Task:
Reproduce the listing below without any change.

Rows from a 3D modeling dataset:
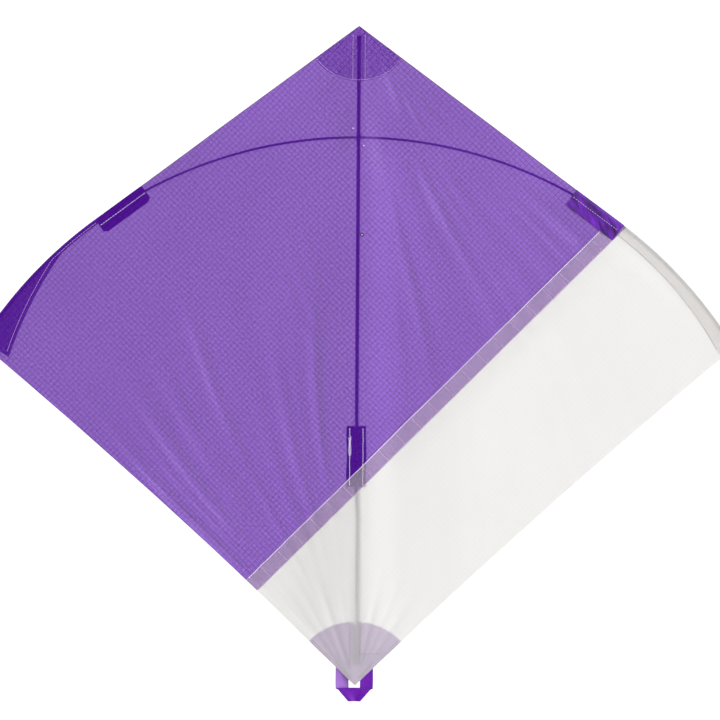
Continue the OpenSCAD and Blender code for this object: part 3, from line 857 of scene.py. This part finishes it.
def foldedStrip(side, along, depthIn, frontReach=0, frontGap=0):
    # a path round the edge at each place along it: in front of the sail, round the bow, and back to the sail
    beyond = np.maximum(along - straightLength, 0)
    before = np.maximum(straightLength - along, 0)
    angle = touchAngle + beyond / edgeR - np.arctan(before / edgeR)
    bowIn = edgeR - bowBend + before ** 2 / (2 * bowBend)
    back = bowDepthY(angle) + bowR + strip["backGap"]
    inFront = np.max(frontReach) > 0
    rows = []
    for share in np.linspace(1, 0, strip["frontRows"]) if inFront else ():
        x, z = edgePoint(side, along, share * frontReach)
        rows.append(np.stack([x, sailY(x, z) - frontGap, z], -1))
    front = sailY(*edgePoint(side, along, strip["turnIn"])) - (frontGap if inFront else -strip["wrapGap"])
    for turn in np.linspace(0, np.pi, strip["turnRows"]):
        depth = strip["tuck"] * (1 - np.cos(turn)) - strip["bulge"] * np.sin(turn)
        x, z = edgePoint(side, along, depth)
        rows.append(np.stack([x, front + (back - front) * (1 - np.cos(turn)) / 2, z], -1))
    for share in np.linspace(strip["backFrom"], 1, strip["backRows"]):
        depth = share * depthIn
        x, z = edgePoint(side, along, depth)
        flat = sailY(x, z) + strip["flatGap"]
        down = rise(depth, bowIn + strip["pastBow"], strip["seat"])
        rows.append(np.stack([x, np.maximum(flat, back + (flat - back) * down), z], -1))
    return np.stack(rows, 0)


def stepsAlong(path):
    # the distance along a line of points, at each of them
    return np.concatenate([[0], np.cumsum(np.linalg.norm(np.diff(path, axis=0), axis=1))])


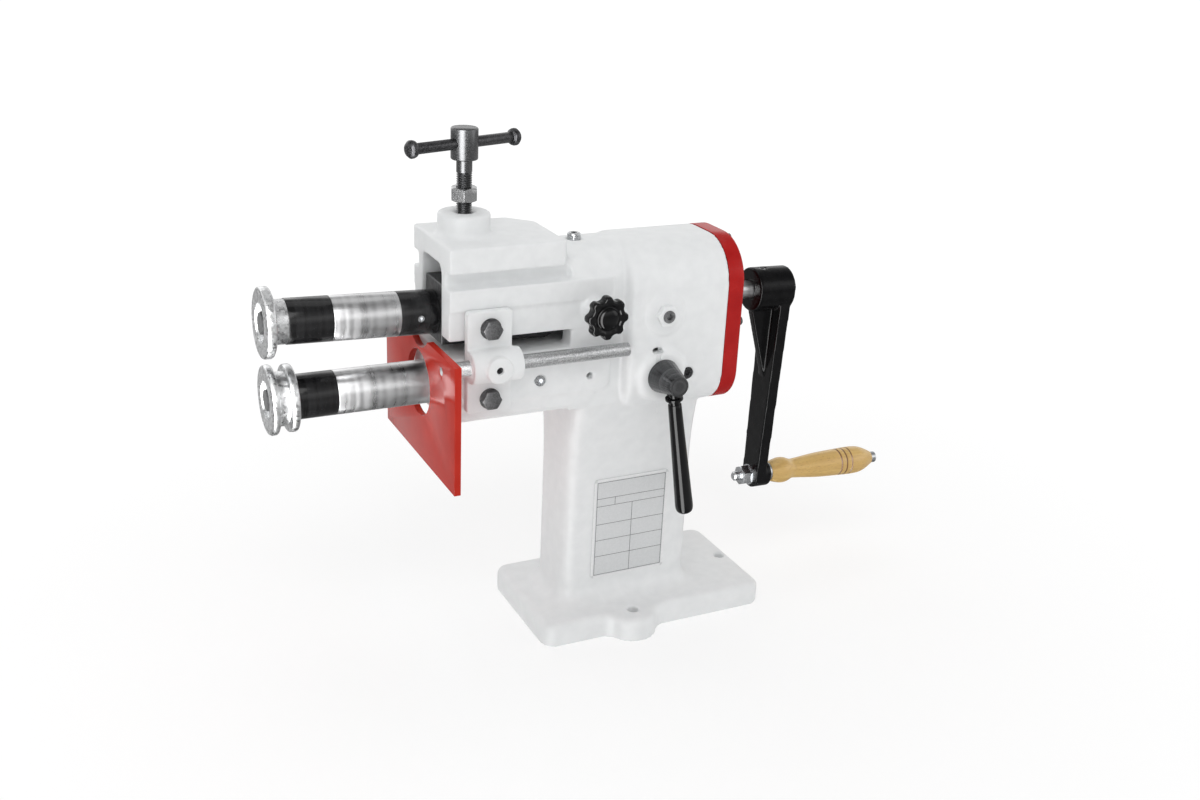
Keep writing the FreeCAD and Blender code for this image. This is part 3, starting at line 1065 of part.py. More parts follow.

Answer below:
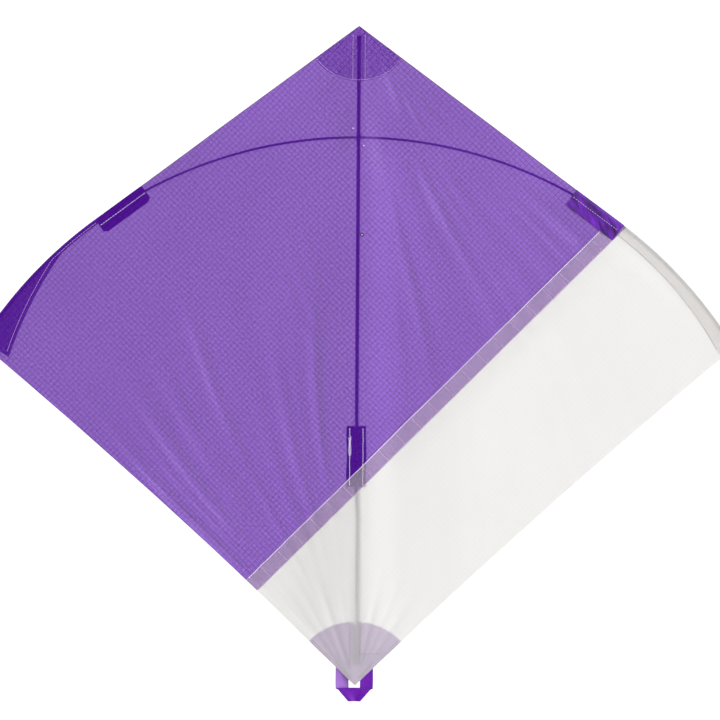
Continue the OpenSCAD and Blender code for this object: part 3, from line 857 of scene.py. This part finishes it.
def foldedStrip(side, along, depthIn, frontReach=0, frontGap=0):
    # a path round the edge at each place along it: in front of the sail, round the bow, and back to the sail
    beyond = np.maximum(along - straightLength, 0)
    before = np.maximum(straightLength - along, 0)
    angle = touchAngle + beyond / edgeR - np.arctan(before / edgeR)
    bowIn = edgeR - bowBend + before ** 2 / (2 * bowBend)
    back = bowDepthY(angle) + bowR + strip["backGap"]
    inFront = np.max(frontReach) > 0
    rows = []
    for share in np.linspace(1, 0, strip["frontRows"]) if inFront else ():
        x, z = edgePoint(side, along, share * frontReach)
        rows.append(np.stack([x, sailY(x, z) - frontGap, z], -1))
    front = sailY(*edgePoint(side, along, strip["turnIn"])) - (frontGap if inFront else -strip["wrapGap"])
    for turn in np.linspace(0, np.pi, strip["turnRows"]):
        depth = strip["tuck"] * (1 - np.cos(turn)) - strip["bulge"] * np.sin(turn)
        x, z = edgePoint(side, along, depth)
        rows.append(np.stack([x, front + (back - front) * (1 - np.cos(turn)) / 2, z], -1))
    for share in np.linspace(strip["backFrom"], 1, strip["backRows"]):
        depth = share * depthIn
        x, z = edgePoint(side, along, depth)
        flat = sailY(x, z) + strip["flatGap"]
        down = rise(depth, bowIn + strip["pastBow"], strip["seat"])
        rows.append(np.stack([x, np.maximum(flat, back + (flat - back) * down), z], -1))
    return np.stack(rows, 0)


def stepsAlong(path):
    # the distance along a line of points, at each of them
    return np.concatenate([[0], np.cumsum(np.linalg.norm(np.diff(path, axis=0), axis=1))])


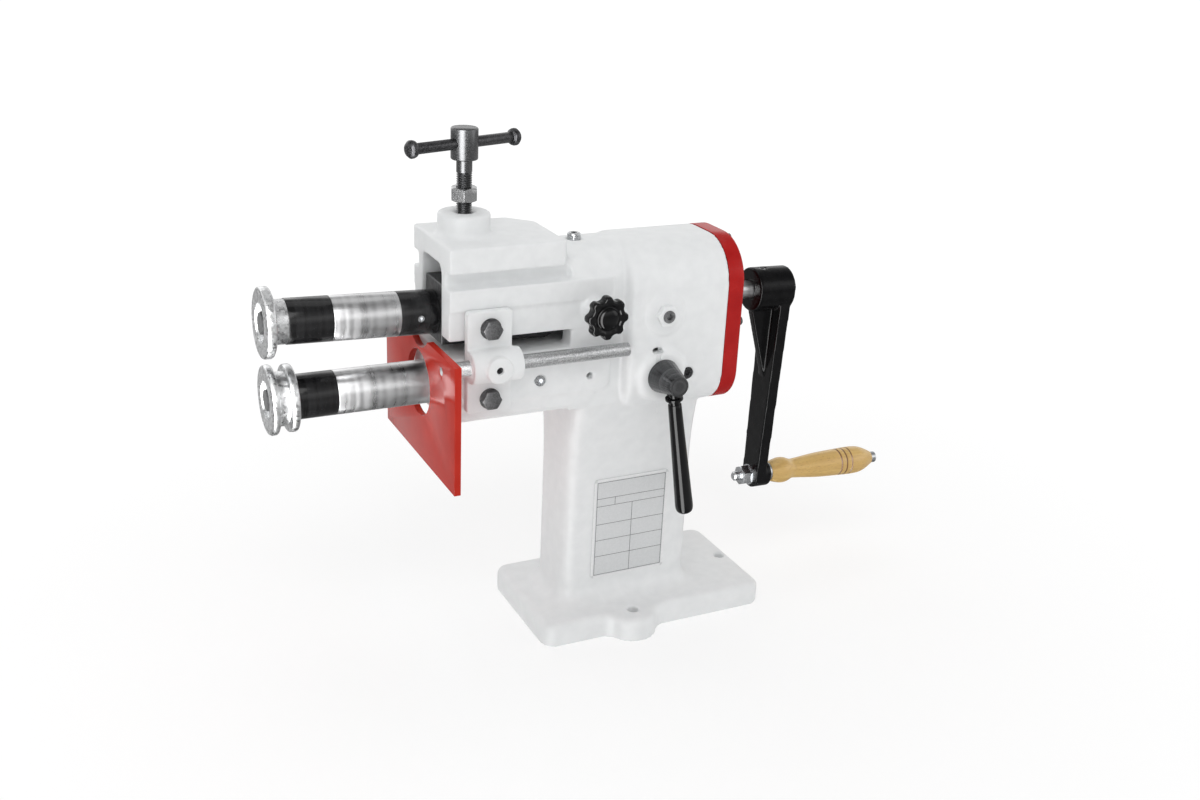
Keep writing the FreeCAD and Blender code for this image. This is part 3, starting at line 1065 of part.py. More parts follow.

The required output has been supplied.